Steve Jobs brainstorming with the NeXT team (with video)

“This video is from a series called Entrepreneurs, that documents the creation of NeXT. The real gems here are the way that Steve interacts with the team, shooting down what he feels are silly ideas and encapsulating several minutes of brainstorming with explicit goals,” Matthew Panzarino reports for TNW.

“As pointed out by commenter Sho_hn on Hacker News, the woman who stands up to Jobs (11:00 minute mark) about the due date being part of his ‘reality distortion field’ is Joanna Hoffman, of the original Macintosh team.,” Panzarino reports. “She had a reputation for being the one to lock horns with Jobs and was even given an award internally by the team two years running for doing so.”

More videos, info, and links in the full article here.

[Thanks to MacDailyNews Reader “krquet” for the heads up.]

14 Comments

  1. The things that are clear in this video:

    1) employees were not just “poor victims” of Job’s “despotic terror” — they all could talk to each other the most honest way, without rounding corners. The same was confirmed by other sources.

    2) Jobs was, as always, pushing on the impossible: spring 1987 release date and $3000 price tag. In the end, perfectionism would not allow him to release “junk”, so Next Cube was postponed and priced higher. This, however, would severely tamper with adoption rates and eventually made hardware part of the company “the first who did not make it”, instead of “the last who made it”.

  2. The video was interesting. I saw a lot of similarities between the conversations during the initial NeXT retreat and those in which I have participated for project startups. The key to success lies in that initial discussion – what are we going to do and why are we going to do it? The “how” part comes afterwards, but it will only be successful if the “what” and “why” are clearly established at the very beginning and maintained as the core vision throughout the process.

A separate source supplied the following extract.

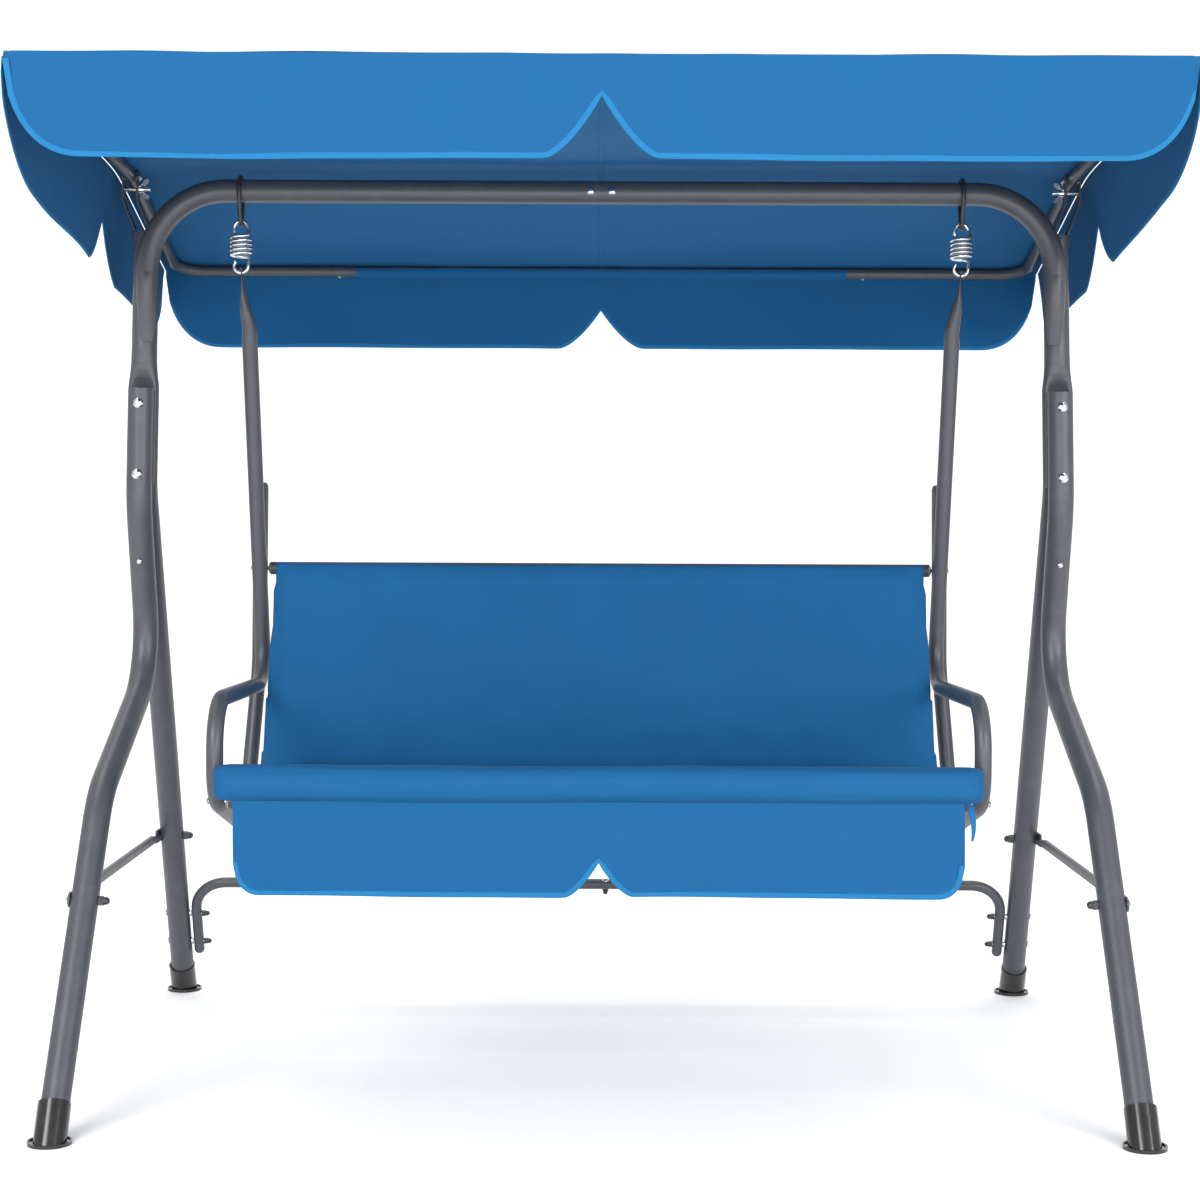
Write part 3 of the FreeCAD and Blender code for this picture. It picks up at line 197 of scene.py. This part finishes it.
def make_weave_group():
    """Crossed threads, slubs and slow fading over the cloth."""
    tree = bpy.data.node_groups.new("Canvas weave", "ShaderNodeTree")
    group_sockets(tree, [("Vector", "NodeSocketVector", None), ("Threads", "NodeSocketFloat", 900.0),
                         ("Colour", "NodeSocketColor", (0.02, 0.2, 0.5, 1)),
                         ("Deep colour", "NodeSocketColor", (0.01, 0.1, 0.3, 1))],
                  [("Colour", "NodeSocketColor"), ("Height", "NodeSocketFloat"),
                   ("Roughness", "NodeSocketFloat")])
    enter = tree.nodes.new("NodeGroupInput")
    leave = tree.nodes.new("NodeGroupOutput")
    split = tree.nodes.new("ShaderNodeSeparateXYZ")
    tree.links.new(enter.outputs["Vector"], split.inputs[0])
    waves = []
    for axis in (0, 1):
        phase = math_node(tree, "MULTIPLY", split.outputs[axis], enter.outputs["Threads"])
        waves.append(math_node(tree, "SINE", phase))
    cross = math_node(tree, "MULTIPLY", waves[0], waves[1])
    slubs = tree.nodes.new("ShaderNodeTexNoise")
    slubs.inputs["Scale"].default_value = 420.0
    slubs.inputs["Detail"].default_value = 3.0
    tree.links.new(enter.outputs["Vector"], slubs.inputs["Vector"])
    fade = tree.nodes.new("ShaderNodeTexNoise")
    fade.inputs["Scale"].default_value = 9.0
    fade.inputs["Detail"].default_value = 4.0
    tree.links.new(enter.outputs["Vector"], fade.inputs["Vector"])
    thread = math_node(tree, "MULTIPLY", cross, 0.22)
    grain = math_node(tree, "ADD", thread, slubs.outputs["Fac"])
    height = math_node(tree, "MULTIPLY", grain, 0.5)
    slow = math_node(tree, "MULTIPLY", fade.outputs["Fac"], 0.35)
    tone = math_node(tree, "ADD", math_node(tree, "MULTIPLY", grain, 0.75), slow, clamp=True)
    tinted = colour_mix(tree, tone, enter.outputs["Deep colour"], enter.outputs["Colour"])
    rough = math_node(tree, "ADD", math_node(tree, "MULTIPLY", slubs.outputs["Fac"], 0.16), 0.74)
    tree.links.new(tinted, leave.inputs["Colour"])
    tree.links.new(height, leave.inputs["Height"])
    tree.links.new(rough, leave.inputs["Roughness"])
    return tree


def make_coat_group():
    """The orange peel and fine rubbed marks of a coated or plated tube."""
    tree = bpy.data.node_groups.new("Coat grain", "ShaderNodeTree")
    group_sockets(tree, [("Vector", "NodeSocketVector", None), ("Grain", "NodeSocketFloat", 900.0),
                         ("Colour", "NodeSocketColor", (0.1, 0.1, 0.1, 1)),
                         ("Rubbed colour", "NodeSocketColor", (0.2, 0.2, 0.2, 1)),
                         ("Base roughness", "NodeSocketFloat", 0.4)],
                  [("Colour", "NodeSocketColor"), ("Height", "NodeSocketFloat"),
                   ("Roughness", "NodeSocketFloat")])
    enter = tree.nodes.new("NodeGroupInput")
    leave = tree.nodes.new("NodeGroupOutput")
    peel = tree.nodes.new("ShaderNodeTexNoise")
    peel.inputs["Detail"].default_value = 2.0
    tree.links.new(enter.outputs["Vector"], peel.inputs["Vector"])
    tree.links.new(enter.outputs["Grain"], peel.inputs["Scale"])
    marks = tree.nodes.new("ShaderNodeTexNoise")
    marks.inputs["Scale"].default_value = 26.0
    marks.inputs["Detail"].default_value = 7.0
    marks.inputs["Roughness"].default_value = 0.7
    tree.links.new(enter.outputs["Vector"], marks.inputs["Vector"])
    rubbed = tree.nodes.new("ShaderNodeMapRange")
    rubbed.inputs["From Min"].default_value = 0.52
    rubbed.inputs["From Max"].default_value = 0.78
    tree.links.new(marks.outputs["Fac"], rubbed.inputs["Value"])
    tinted = colour_mix(tree, rubbed.outputs[0], enter.outputs["Colour"],
                        enter.outputs["Rubbed colour"])
    spread = math_node(tree, "MULTIPLY", marks.outputs["Fac"], 0.18)
    rough = math_node(tree, "ADD", enter.outputs["Base roughness"],
                      math_node(tree, "SUBTRACT", spread, 0.09))
    tree.links.new(tinted, leave.inputs["Colour"])
    tree.links.new(peel.outputs["Fac"], leave.inputs["Height"])
    tree.links.new(rough, leave.inputs["Roughness"])
    return tree


WEAVE = make_weave_group()
COAT = make_coat_group()


def bump_into(tree, shader, height, strength, distance):
    bump = tree.nodes.new("ShaderNodeBump")
    bump.inputs["Strength"].default_value = strength
    bump.inputs["Distance"].default_value = distance
    tree.links.new(height, bump.inputs["Height"])
    tree.links.new(bump.outputs[0], shader.inputs["Normal"])


def coated(name, colour, rubbed, roughness, grain, bump, metallic=0.0, coat=0.0):
    """A material for tubes, plastics and fasteners, on Object coordinates."""
    material, made, links = new_material(name)
    shader = made["Principled BSDF"]
    where = made.new("ShaderNodeTexCoord")
    effect = made.new("ShaderNodeGroup")
    effect.node_tree = COAT
    links.new(where.outputs["Object"], effect.inputs["Vector"])
    effect.inputs["Grain"].default_value = grain
    effect.inputs["Colour"].default_value = (*colour, 1)
    effect.inputs["Rubbed colour"].default_value = (*rubbed, 1)
    effect.inputs["Base roughness"].default_value = roughness
    links.new(effect.outputs["Colour"], shader.inputs["Base Color"])
    links.new(effect.outputs["Roughness"], shader.inputs["Roughness"])
    shader.inputs["Metallic"].default_value = metallic
    shader.inputs["Coat Weight"].default_value = coat
    bump_into(material.node_tree, shader, effect.outputs["Height"], bump, 0.0004)
    return material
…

  3. Intersting to see how he targeted higher education. I worked for many years in higher education. Bogged down by burocracy and institutional mentality, that could have never been a large enough market to have worked for NEXT.

  4. I loved this. What an insight -especially as he describes the “inverse pyramid” he saw as a result of the engineering of the Apple ][e. And what a hoot that the filmmakers had the balls to ask Steve Jobs walk through a field looking around like they just caught him out on a stroll at the end!

  5. From an organizational behavior perspective, direct interface with Jobs and his cohorts, as seen here, is priceless. Toss away the abstractions. In the trenches, how do people effectively work together? How do people balance the accounts book with the creativity black box? What is realistic, what is hair brain fantasy, what is within a team’s abilities, what needs help.

    Learn from picking up from the direct experiences of others as well as person experience. Stay as direct and focused on outer and inner experience as possible. That is where you learn what a group can be and how you personally are able to work within a group within your personal limits as well as undeveloped abilities.

    There are no machine unit humans.
    There is no ideal system within which to conform.
    Diversity rules.
    Dynamic is the process.

    Jobs was never perfect, but watching him is inspiring.

  6. Interesting.

    A black turtleneck …. under a white shirt and suspenders?? Hoodies? V-Necks? I was beginning to fear I’d see him wearing a tie!

    Steve was right. Not meeting the time frame and cost limits (stake in the ground) ultimately did kill the hype bubble around NEXT. He also clearly went into it with dreams far beyond his own ability to fund, perhaps overly assuming his new “team” would work tirelessly for little more than the thrill of achievement. Unfortunately for an idealistic Jobs, money really does run the world.

    Also interesting to hear Steve admit getting steamed at a worker’s assertion “I can’t do anything because I don’t know what people want”. His response was the same then, as was also reported in his Bio, “Show us something, and we’ll decide if it’s good or not”. He clearly didn’t like tag-alongs and followers who would not innovate for themselves and bring forth new ideas.